» **Task directions**:
Reproduce all records exactly.

» **Material provided**:
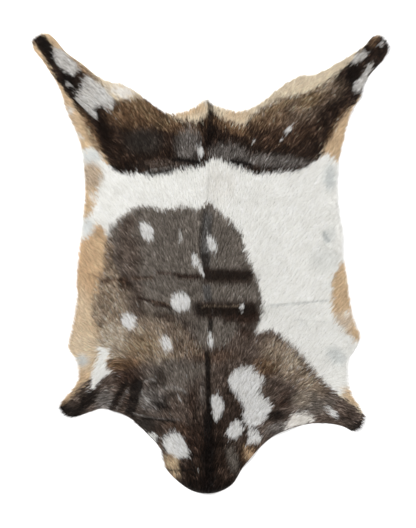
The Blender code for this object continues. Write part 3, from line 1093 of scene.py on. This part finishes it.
def ranged(tree, value, start, end=(0.0, 1.0)):
    """A value that runs from one end to the other while the given one crosses its range."""
    ends = dict(zip(("From Min", "From Max", "To Min", "To Max"), (*start, *end)))
    return add(tree, "ShaderNodeMapRange", Value=value, **ends).outputs["Result"]


def hide_material():
    material, tree, inputs = new_material("goat leather")
    place = add(tree, "ShaderNodeTexCoord").outputs["Object"]
    tint = attribute(tree, "tint", "Color")
    blotch = ranged(tree, noise_node(tree, place, BLOTCH_SCALE, BLOTCH_DETAIL), BLOTCH_RANGE)
    nap = noise_node(tree, place, NAP_SCALE, NAP_DETAIL)
    # Painted shade on the leather's top: the coat's tint mixed towards near black.
    down = mixed(tree, DOWN_SHADE, tint, DEEP_SHADE)
    suede = mixed(tree, blotch, CREAM, SMOKE)
    suede = mixed(tree, TINT_THROUGH, suede, tint)
    suede = mixed(tree, ranged(tree, nap, NAP_RANGE, (0.0, NAP_SHARE)), suede, NAP_COLOUR)
    bump = add(tree, "ShaderNodeBump", Strength=NAP_BUMP, Distance=NAP_HEIGHT, Height=nap)
    fill(tree, inputs["Base Color"], mixed(tree, attribute(tree, "flesh", "Fac"), down, suede))
    fill(tree, inputs["Roughness"], ranged(tree, blotch, (0.0, 1.0), SUEDE_ROUGHNESS))
    fill(tree, inputs["Normal"], bump.outputs["Normal"])
    return material


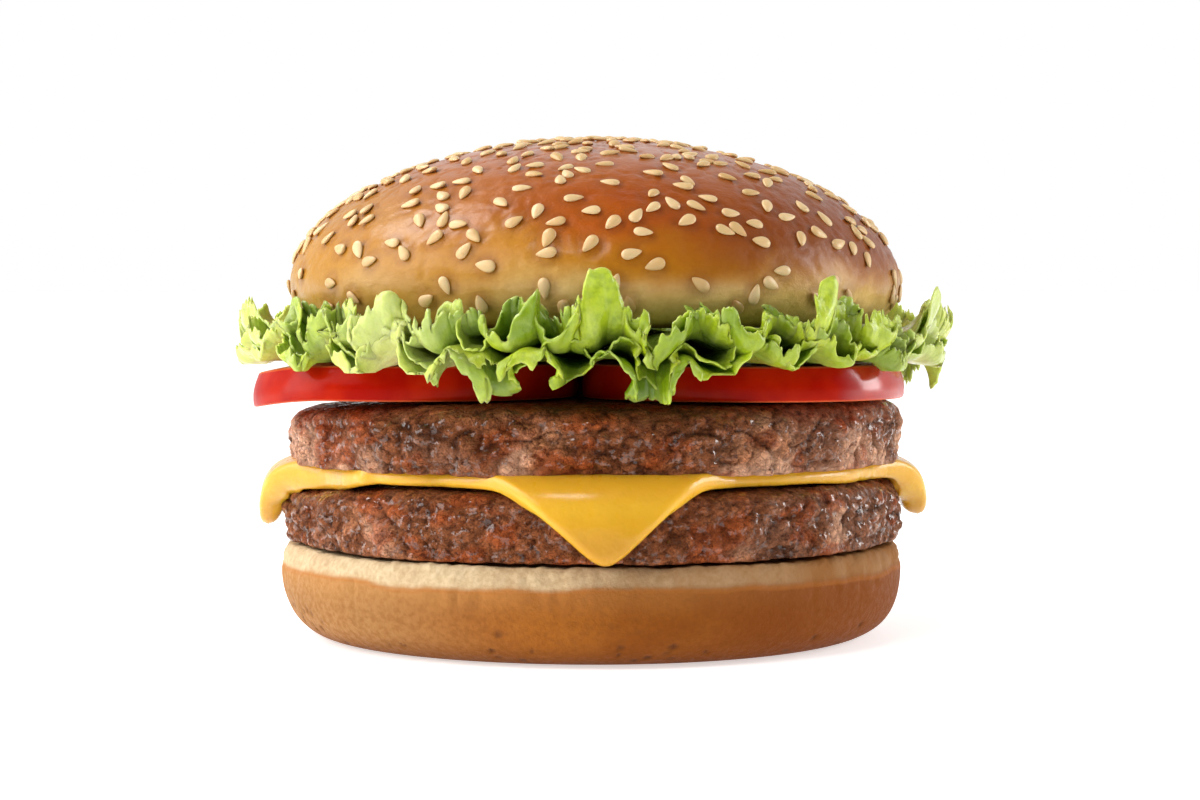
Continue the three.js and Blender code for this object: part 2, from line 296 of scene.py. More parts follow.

» **Task output**:
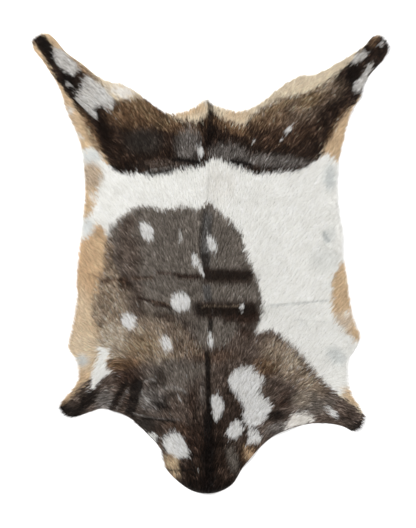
The Blender code for this object continues. Write part 3, from line 1093 of scene.py on. This part finishes it.
def ranged(tree, value, start, end=(0.0, 1.0)):
    """A value that runs from one end to the other while the given one crosses its range."""
    ends = dict(zip(("From Min", "From Max", "To Min", "To Max"), (*start, *end)))
    return add(tree, "ShaderNodeMapRange", Value=value, **ends).outputs["Result"]


def hide_material():
    material, tree, inputs = new_material("goat leather")
    place = add(tree, "ShaderNodeTexCoord").outputs["Object"]
    tint = attribute(tree, "tint", "Color")
    blotch = ranged(tree, noise_node(tree, place, BLOTCH_SCALE, BLOTCH_DETAIL), BLOTCH_RANGE)
    nap = noise_node(tree, place, NAP_SCALE, NAP_DETAIL)
    # Painted shade on the leather's top: the coat's tint mixed towards near black.
    down = mixed(tree, DOWN_SHADE, tint, DEEP_SHADE)
    suede = mixed(tree, blotch, CREAM, SMOKE)
    suede = mixed(tree, TINT_THROUGH, suede, tint)
    suede = mixed(tree, ranged(tree, nap, NAP_RANGE, (0.0, NAP_SHARE)), suede, NAP_COLOUR)
    bump = add(tree, "ShaderNodeBump", Strength=NAP_BUMP, Distance=NAP_HEIGHT, Height=nap)
    fill(tree, inputs["Base Color"], mixed(tree, attribute(tree, "flesh", "Fac"), down, suede))
    fill(tree, inputs["Roughness"], ranged(tree, blotch, (0.0, 1.0), SUEDE_ROUGHNESS))
    fill(tree, inputs["Normal"], bump.outputs["Normal"])
    return material


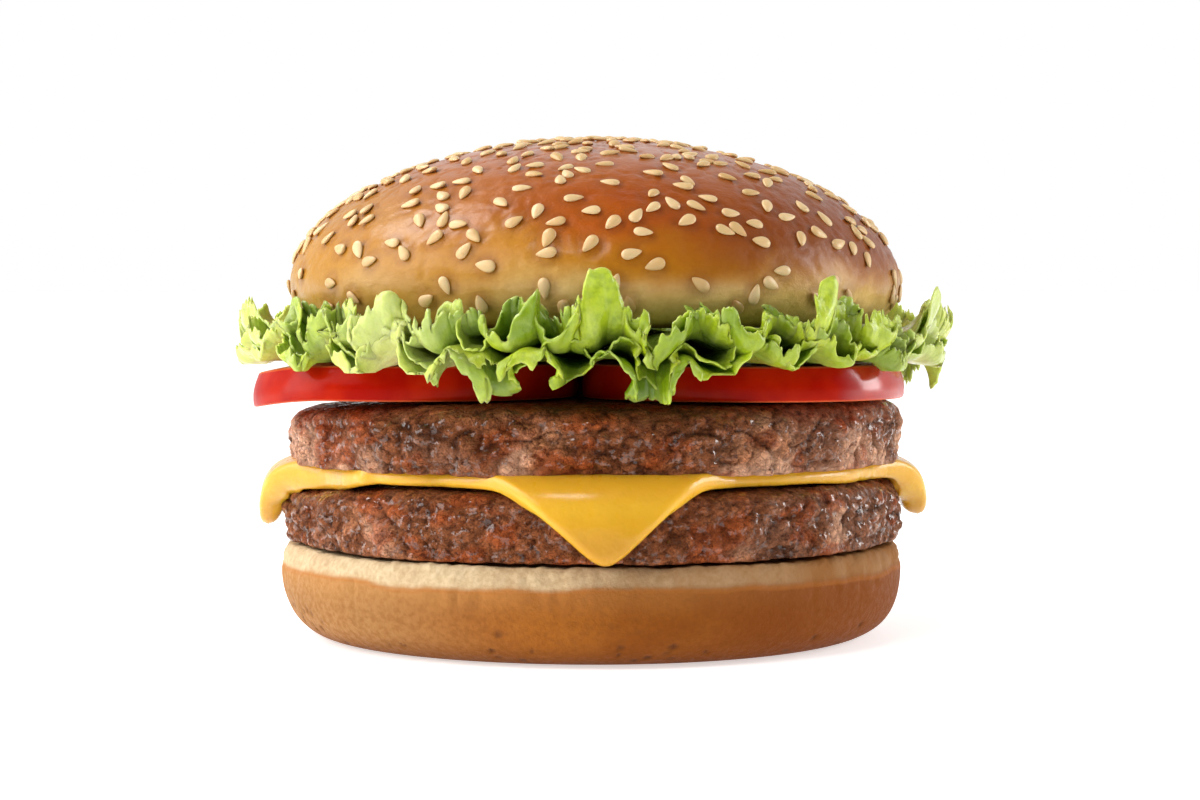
Continue the three.js and Blender code for this object: part 2, from line 296 of scene.py. More parts follow.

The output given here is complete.